CHAMBIERE FRENCH NATIONAL CEMETERY, METZ
Metz is located in the Department of the Moselle, in the north-east of France on the River Moselle. Chambiere French National Cemetery is on the northern side of the city, some 3 kilometres from Metz Central Station.
HISTORICAL INFORMATION
During the winter of 1939-1940 British troops were in a sector of the Saar not far from Metz, engaged in patrol and raiding activities. The 51st (Highland) Division relieved the French 7th Division, in this area, in May 1940. Metz was liberated by American troops in November, 1944. There are now nearly 100, 1914-18 and over 30, 1939-45 war casualties commemorated in this site. Special memorials are erected to six British soldiers and one airman from the 1914-18 War, buried in Jarny and Labry Communal German Extension, whose graves could not be found. Certain of the British graves from the 1914-18 War were brought in from Pouilly and St.

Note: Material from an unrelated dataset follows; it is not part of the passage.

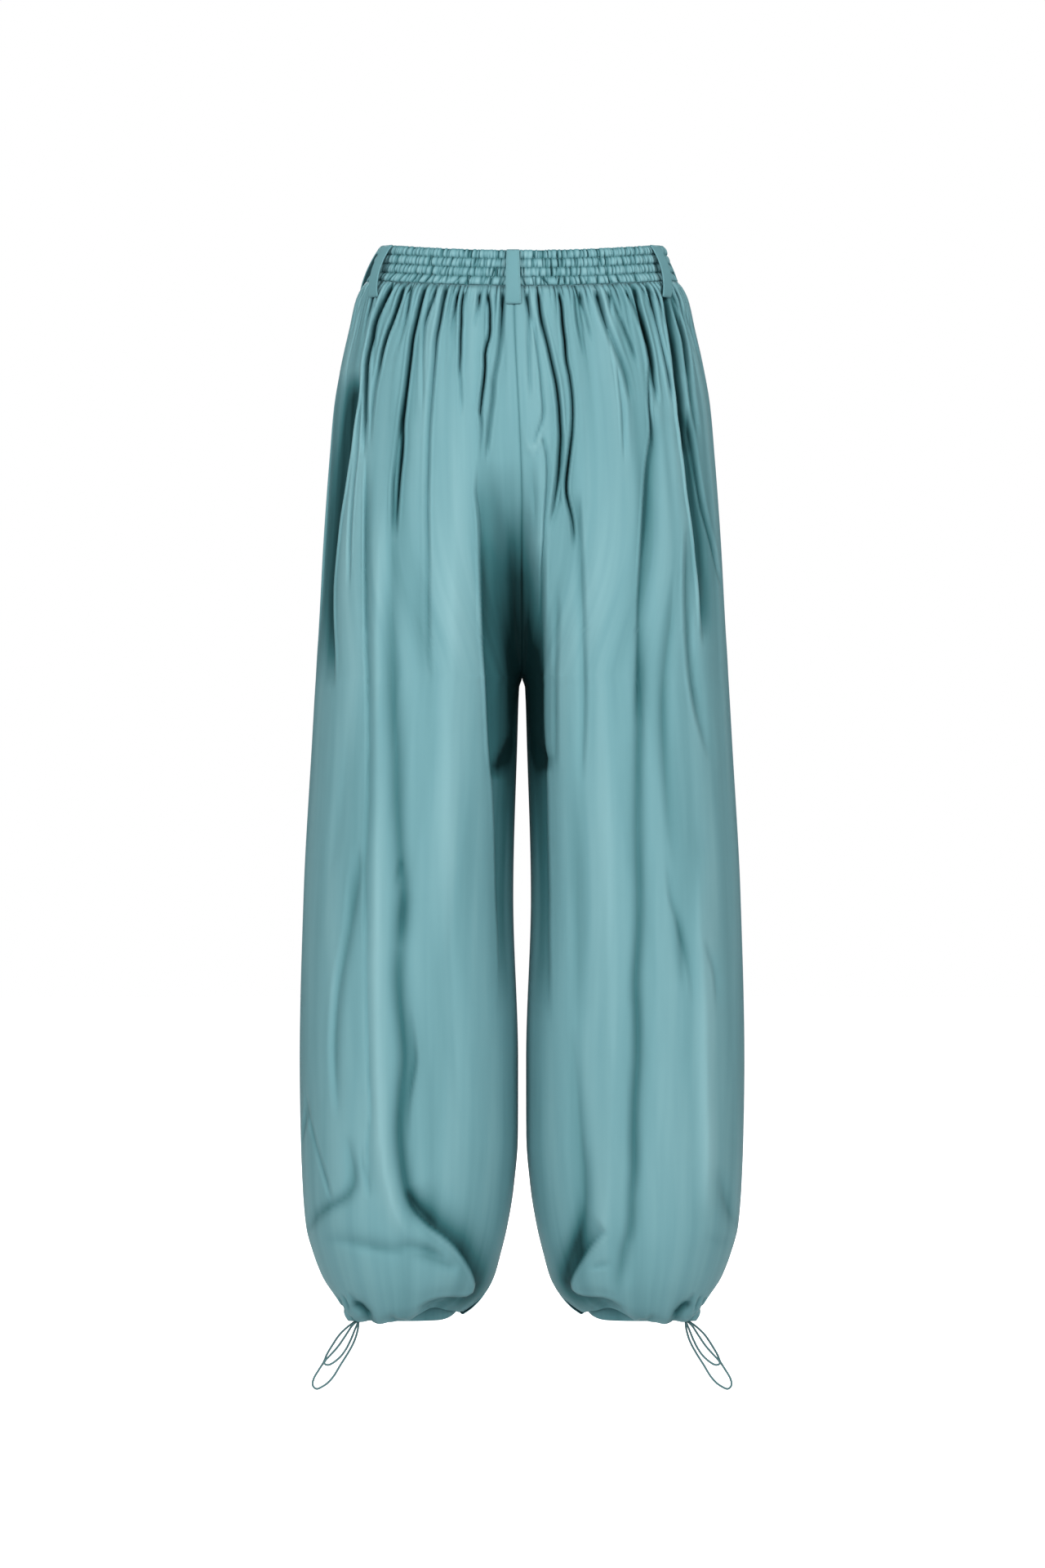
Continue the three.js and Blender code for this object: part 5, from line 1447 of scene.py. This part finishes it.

Jure German Cemeteries and Briey Communal Cemetery German Extension.
In 1953 and for part of 1954, all of the Air Division dead were buried temporarily at Chambiere French National Cemetery in Metz. Unfortunately, the number of burials so outstripped the capacity to accommodate them on an interim basis that they had to be moved to Choloy (circa late summer 1954).